Parker Earnings: Superb Aerospace Momentum Prompts Us to Raise Fair Value by 7%
Parker Hannifin PH put forth a stellar fiscal first-quarter earnings report. The narrow-moat-rated firm crushed both our prior sales and earnings estimates. Consequently, we raise our fair value estimate by 7% to $411. That said, the stock still doesn’t strike us as a bargain.
First-quarter revenue rose 14.5% year on year or 2% on an organic basis, while adjusted segment operating margins rose 220 basis points to 24.9%. Unsurprisingly, as we’ve seen across the multi-industrial category, aerospace was the driver of performance. In fact, sales rose a resounding 16% year on year (or 65% year on year when including the Meggitt acquisition). This is the last quarter before Meggitt flows through to organic results. Given strong volume leverage, aerospace also drove increased adjusted segment operating margins, improving this figure by 610 basis points to 26.0%.

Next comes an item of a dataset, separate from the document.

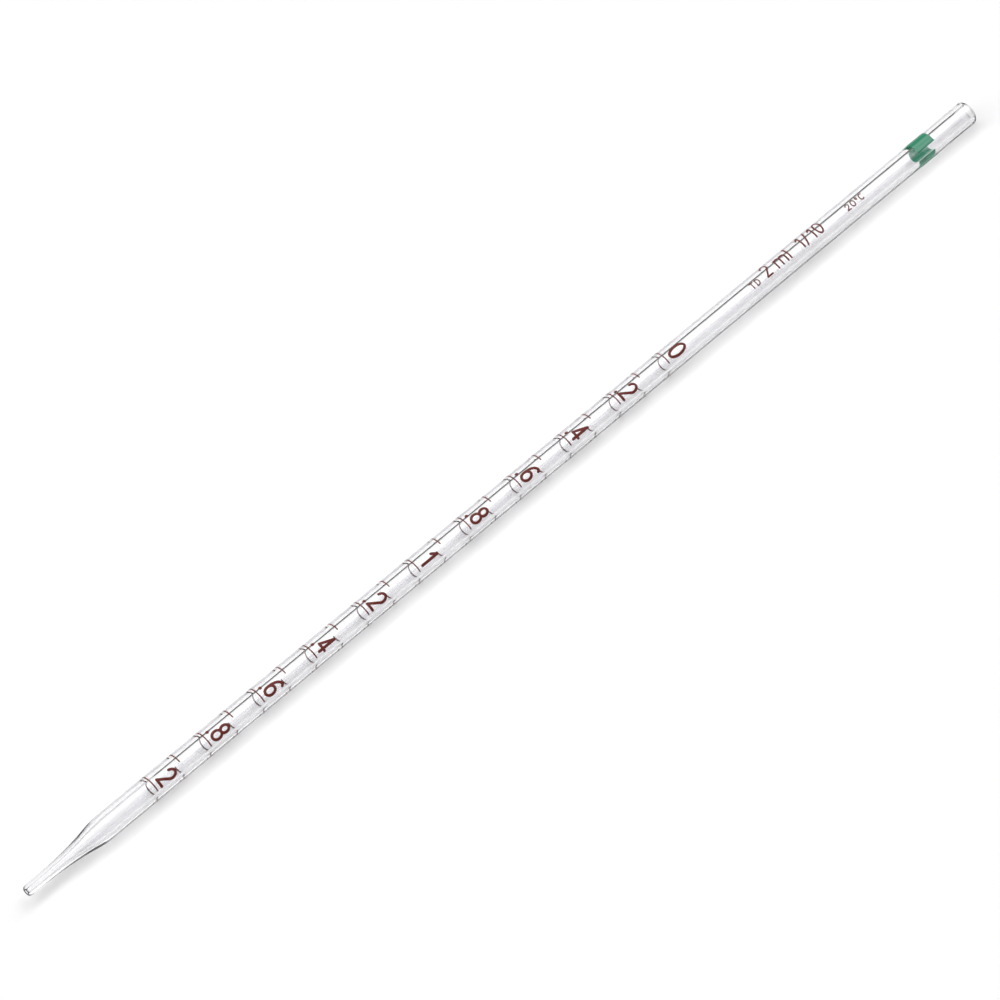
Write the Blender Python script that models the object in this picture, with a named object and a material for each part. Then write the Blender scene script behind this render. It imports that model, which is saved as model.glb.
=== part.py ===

Parker has done a good job of shifting the portfolio to longer-cycle businesses with higher aftermarket-associated revenue, as it previously signaled. The acquisitions of Clarcor, Lord, Exotic, and Meggitt have reduced some of the company’s cyclicality associated with legacy Parker. The long-cycled nature of Parker’s refreshed portfolio has also helped the company’s backlog coverage (since 2016) double to the mid-50s. In turn, this has helped with increased visibility. In concert with Parker’s Win Strategy (its nomenclature for its lean toolkit like design simplification and other initiatives), this has helped Parker drive continued margin expansion. Parker’s headway with its initiatives and Meggitt integration convince us it will readily hit its 25% adjusted segment operating margin by 2027.
Finally, Parker announced the retirement of Vice Chair and President Lee Banks, effective Dec. 31. This is a huge loss for Parker given Banks’ role in helping develop the Win Strategy and its various iterations.